Roman Fever is scored for two sopranos and an instrumental ensemble of twelve players: flute, clarinet, bassoon, French horn, trumpet, percussion, piano, two violins, viola, cello, and contrabass.
Approximate duration: 45 minutes
Production History
“From Story to Score,“ An evening of musical excerpts and conversation at Grace Church (2026)
Presented by The Mount and Grace Church
Moderated by Natalie Johnsonius Neubert, President and CEO of Berkshire Opera Festival
Singers: Kerrigan Bigelow and Sofia Scattarreggia
Piano: Luke Poeppel
Note about Edith Wharton
EDITH WHARTON is one of the most prominent American writers of the 20th century. She is best known for writing about upper-class society in the Gilded Age, as depicted in The Age of Innocence, The House of Mirth, Ethan Frome, The Custom of the Country, The Reef, and many others, including her short stories, “Roman Fever” being one of her most popular.
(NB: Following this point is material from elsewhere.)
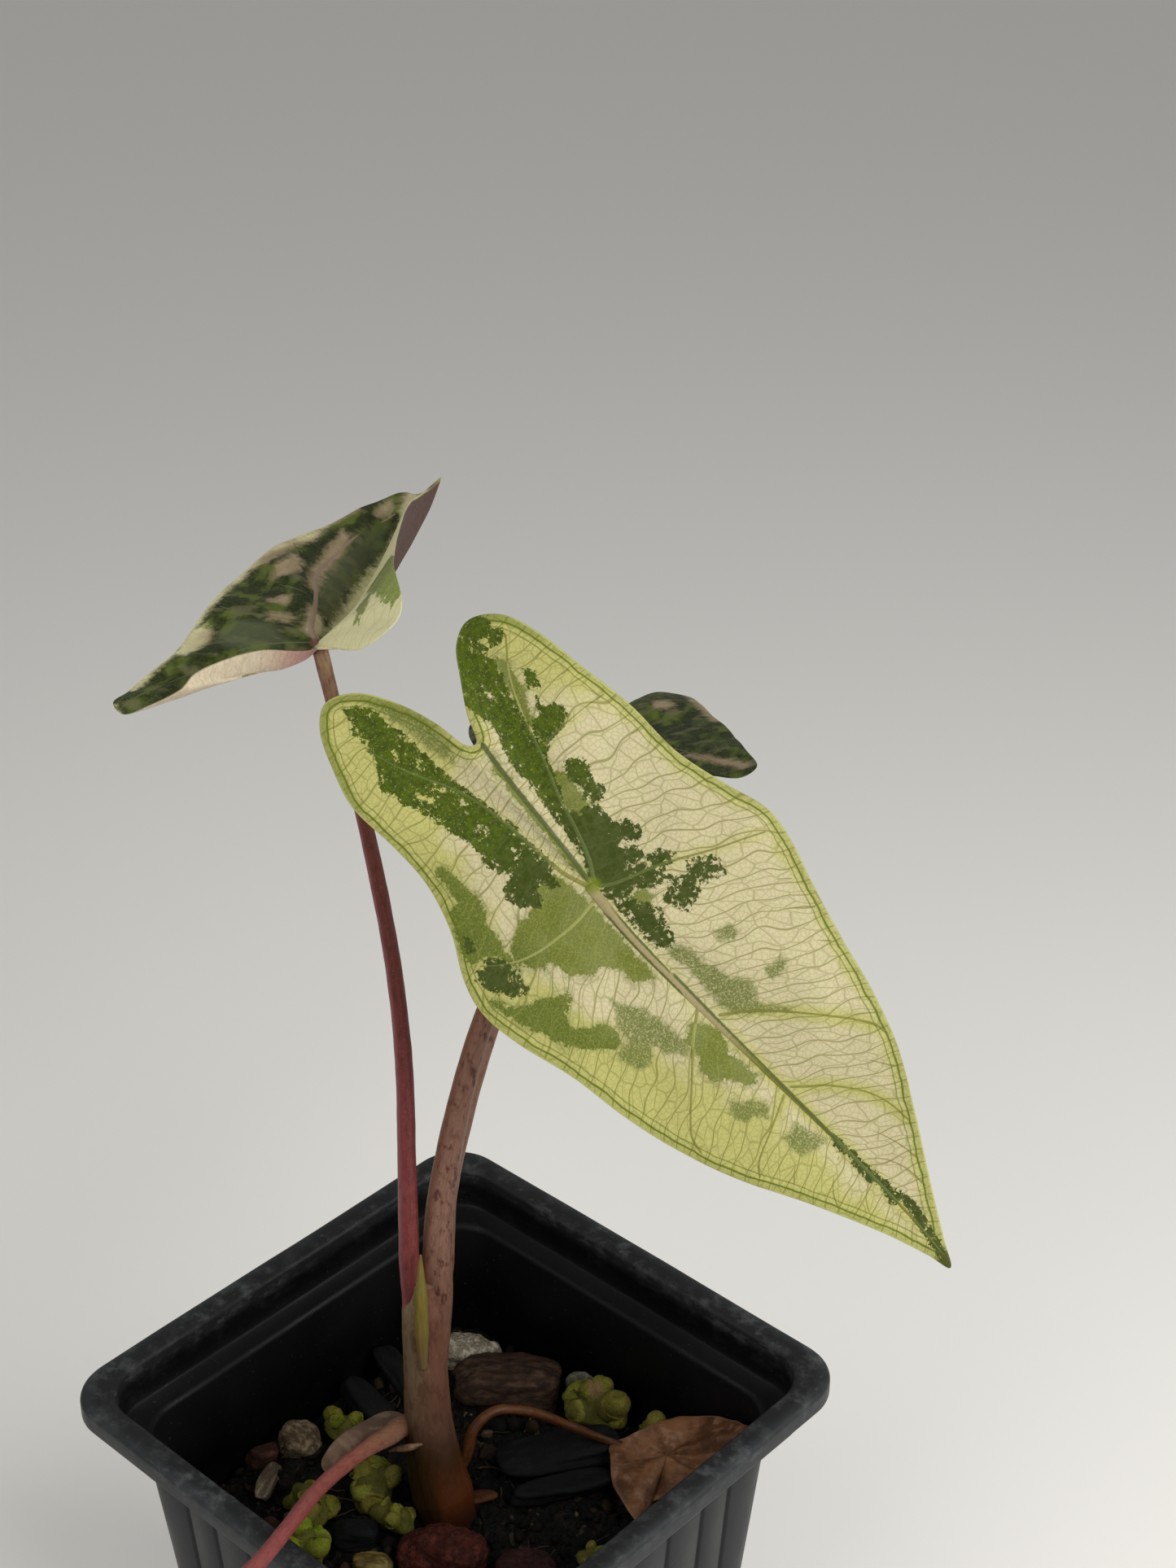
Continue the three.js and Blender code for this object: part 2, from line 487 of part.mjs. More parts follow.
// What lies on the soil.
const TOPPINGS = {
  bark_block: {
    size: [17.5, 9.5, 8.5], at: [-12, 26.2, 63.2], turn: 38, squareness: 3.6, rough: 0.06, seed: 1,
    detail: 2,
  },
  pumice_white: { size: [8.5, 6, 5.5], at: [-26.2, 24.8, 63.2], turn: 30, rough: 0.1, seed: 2 },
  slab_upper: { size: [20, 8, 3.4], at: [5.2, 18.6, 63.3], turn: 58, tilt: 2, squareness: 4, seed: 3 },
  slab_lower: { size: [16, 4.2, 3], at: [11, 13, 62.4], turn: 55, squareness: 3.6, seed: 4 },
  slab_back_upper: {
    size: [12.5, 4.6, 4], at: [-28.2, 13.6, 64.4], turn: -8, tilt: 16, squareness: 3, seed: 5,
  },
  slab_back_lower: {
    size: [12.5, 4.6, 4], at: [-27.8, 5.4, 63.6], turn: -6, tilt: 12, squareness: 3, seed: 6,
  },
  moss_back_large: {
    size: [11.5, 8.5, 7.5], at: [3.1, 30.1, 63.6], turn: 20, rough: 0.14, seed: 7, detail: 2,
  },
  moss_back_small: { size: [7.5, 5.4, 5.4], at: [13.2, 31.6, 63], turn: 20, rough: 0.14, seed: 8 },
  chip_grey: { size: [3.8, 2, 5.2], at: [-3.6, 33.6, 63], turn: 20, rough: 0.04, seed: 9 },
  cork_left: { size: [7, 6, 5.8], at: [-30.4, -8.5, 62.8], turn: 10, rough: 0.12, seed: 10 },
  moss_left: { size: [6, 5.6, 5.4], at: [-27.2, -1.4, 62.6], rough: 0.1, seed: 11 },
  chip_beige_long: {
    size: [10, 3, 3], at: [-27.6, -18, 62.4], turn: -58, tilt: -10, squareness: 3, seed: 12,
  },
  chip_beige_short: { size: [5, 3.6, 3.2], at: [-31.6, -26.4, 62], turn: 30, squareness: 3, seed: 13 },
  chip_red: { size: [5.5, 3.6, 3.8], at: [-32.8, -14.4, 62.2], turn: 70, squareness: 3, seed: 14 },
  chip_brown: { size: [5, 4.4, 4], at: [-18.6, -25, 62.2], turn: 20, squareness: 3, seed: 15 },
  moss_front_tall: {
    size: [10, 6, 6], at: [-13, -8.4, 62.8], turn: -50, rough: 0.14, seed: 16, detail: 2,
  },
  moss_front_left: { size: [8.5, 5.5, 5.5], at: [-18.6, -16.8, 62.6], turn: -30, rough: 0.14, seed: 17 },
  moss_front_bright: {
    size: [9.6, 6, 6], at: [-10.6, -24.8, 62.8], turn: -50, rough: 0.12, seed: 18, detail: 2,
  },
  moss_strip: { size: [7, 3.2, 4], at: [-4.6, -10.4, 62.8], turn: 8, rough: 0.1, seed: 19 },
  slate_front: { size: [7.6, 5, 5], at: [-8.2, -16, 62], turn: 40, squareness: 3, seed: 20 },
  chip_yellow: { size: [6, 3.8, 3.4], at: [-1.6, -18.8, 62.4], turn: 40, rough: 0.1, seed: 21 },
  clay_red: { size: [14, 9, 7.4], at: [7.4, -11.2, 63.4], turn: 42, squareness: 2.4, seed: 22, detail: 2 },
  clay_dark: { size: [9.5, 6, 5.4], at: [17.6, -3.2, 62.8], turn: 45, seed: 23 },
  moss_right: { size: [6.5, 3, 3], at: [23.8, 6.4, 62.4], turn: 60, rough: 0.1, seed: 24 },
  root_nub: { size: [5.4, 3, 2.8], at: [3.6, 3.6, 62.4], turn: 50, tilt: 8, seed: 25 },
};
const TOPPING_COLOURS = {
  bark: 'bark', pumice: 'pumice', slab: 'slate', slate: 'slate', moss: 'moss', chip: 'beige',
  cork: 'beige', clay: 'redClay', root: 'root',
};

const plant = new THREE.Group();

function addMesh(name, geometry, colour, roughness) {
  const material = new THREE.MeshStandardMaterial({ color: colour, roughness, metalness: 0 });
  const mesh = new THREE.Mesh(geometry, material);
  mesh.name = name;
  plant.add(mesh);
  return mesh;
}

addMesh('pot', makePot(), COLOURS.potPlastic, 0.55);
addMesh('crown', tube(CROWN), COLOURS.crown, 0.6);
addMesh('rootstock', makeRootstock(), COLOURS.root, 0.8);

for (const [name, spec] of Object.entries(BLADES)) {
  addMesh(name, blade(spec), spec.colour, 0.5).applyMatrix4(bladeMatrix(spec));
}

const crownCutter = tube(CROWN, CLEARANCE);
for (const [name, spec] of Object.entries(STALKS)) {
  const host = BLADES[spec.blade];
  const bladeCutter = blade(host, BLADE_THICKNESS + 2 * CLEARANCE).applyMatrix4(bladeMatrix(host));
  const stem = tube(spec);
  const whole = spec.paper ? join([stem, blade(spec.paper).applyMatrix4(bladeMatrix(spec.paper))]) : stem;
  addMesh(name, cut(whole, [crownCutter, bladeCutter]), spec.colour, 0.5);
}
addMesh('sheath_tip', cut(tube(SHEATH_TIP), [crownCutter]), COLOURS.sheath, 0.5);

for (const [name, spec] of Object.entries(TOPPINGS)) {
  addMesh(name, lump(spec), COLOURS[TOPPING_COLOURS[name.split('_')[0]]], 0.9);
}
const soilCutters = Object.values(TOPPINGS).map((spec) => lump(spec, CLEARANCE));
addMesh('soil', makeSoil([crownCutter, makeRootstock(CLEARANCE), ...soilCutters]), COLOURS.soil, 1);

export default plant;
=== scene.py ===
import math

import bpy
import numpy as np
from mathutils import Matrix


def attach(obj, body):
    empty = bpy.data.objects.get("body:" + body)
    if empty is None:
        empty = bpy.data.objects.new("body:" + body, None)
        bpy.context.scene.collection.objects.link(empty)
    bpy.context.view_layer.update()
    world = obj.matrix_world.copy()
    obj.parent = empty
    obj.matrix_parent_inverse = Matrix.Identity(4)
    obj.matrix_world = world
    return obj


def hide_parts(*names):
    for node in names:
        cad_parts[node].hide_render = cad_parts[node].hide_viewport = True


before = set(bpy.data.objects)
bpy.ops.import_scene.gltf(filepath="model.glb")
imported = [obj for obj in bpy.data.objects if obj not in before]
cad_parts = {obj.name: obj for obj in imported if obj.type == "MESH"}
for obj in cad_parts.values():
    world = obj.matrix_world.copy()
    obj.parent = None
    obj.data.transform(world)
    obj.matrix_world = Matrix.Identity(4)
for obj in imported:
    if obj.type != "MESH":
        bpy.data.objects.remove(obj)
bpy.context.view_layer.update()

# A potted alocasia with arrow-shaped variegated leaves. Sizes in the dictionaries below are in
# millimetres and are made metres where a mesh is built.
mm = 0.001


# Noise and curves on whole arrays

# Smooth value noise from -1 to 1: random values on a unit lattice, blended by the cubic 3f2 - 2f3.
def latticeNoise(points, seed=0):
    cell = np.floor(points).astype(np.int64)
    f = points - cell
    f = f * f * (3 - 2 * f)
    total = np.zeros(points.shape[:-1])
    for corner in np.ndindex(2, 2, 2):
        at = cell + np.array(corner)
        code = at[..., 0] * 374761393 + at[..., 1] * 668265263 + at[..., 2] * 1442695041 + seed * 69069
        code = ((code & 0xFFFFFFFF) ^ ((code & 0xFFFFFFFF) >> 13)) * 1274126177
        value = ((code ^ (code >> 16)) & 0xFFFF) / 0x7FFF - 1
        weight = np.prod(np.where(np.array(corner) == 1, f, 1 - f), axis=-1)
        total += weight * value
    return total


# Layers of lattice noise, each half as large and half as strong as the one before.
def layeredNoise(points, size, layers=3, seed=0):
    return sum(latticeNoise(points / size * 2**k + 7.3 * k, seed + k) / 2**k for k in range(layers))


# Uniform Catmull-Rom through closed rows, at places t from 0 to 1.
def closedCurve(rows, t):
    rows = np.asarray(rows, float)
    place = np.asarray(t) * len(rows)
    i = np.floor(place).astype(int)
    f = (place - i)[:, None]
    a, b, c, d = [rows[(i + step) % len(rows)] for step in (-1, 0, 1, 2)]
    return 0.5 * (2 * b + (c - a) * f + (2 * a - 5 * b + 4 * c - d) * f**2 + (3 * b - a - 3 * c + d) * f**3)


# Centripetal Catmull-Rom through open points, read at count places that are evenly spaced.
def smoothPath(points, count):
    points = np.asarray(points, float)
    ends = [2 * points[0] - points[1]], [2 * points[-1] - points[-2]]
    p = np.concatenate([ends[0], points, ends[1]])
    gap = np.sqrt(np.linalg.norm(np.diff(p, axis=0), axis=1))
    place = np.linspace(0, len(points) - 1, 60 * len(points))
    i = np.minimum(place.astype(int), len(points) - 2)
    f = (place - i)[:, None]
    a, b, c, d = [p[i + step] for step in range(4)]
    g0, g1, g2 = [gap[i + step][:, None] for step in range(3)]
    leave = ((b - a) / g0 - (c - a) / (g0 + g1) + (c - b) / g1) * g1
    arrive = ((c - b) / g1 - (d - b) / (g1 + g2) + (d - c) / g2) * g1
    fine = (2 * f**3 - 3 * f**2 + 1) * b + (f**3 - 2 * f**2 + f) * leave
    fine += (3 * f**2 - 2 * f**3) * c + (f**3 - f**2) * arrive
    run = np.concatenate([[0], np.cumsum(np.linalg.norm(np.diff(fine, axis=0), axis=1))])
    even = np.linspace(0, run[-1], count)
    return np.stack([np.interp(even, run, fine[:, k]) for k in range(fine.shape[1])], -1)


# Vectors divided by their own length.
def unit(vectors):
    return vectors / np.maximum(np.linalg.norm(vectors, axis=-1, keepdims=True), 1e-12)


# The cubic 3f2 - 2f3 of the share f that a value has come from low to high.
def smoothStep(low, high, value):
    f = np.clip((value - low) / (high - low), 0, 1)
    return f * f * (3 - 2 * f)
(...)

In 1921, she became the first woman to win the Pulitzer Prize for Fiction for The Age of Innocence. In addition to being a literary giant, Edith Wharton was a master garden and interior designer, and her legacy in that regard lives on at The Mount, the home she built and decorated in Lenox, Mass. The Mount is now an historic home, museum, cultural center and public park, and houses Wharton’s extensive personal library.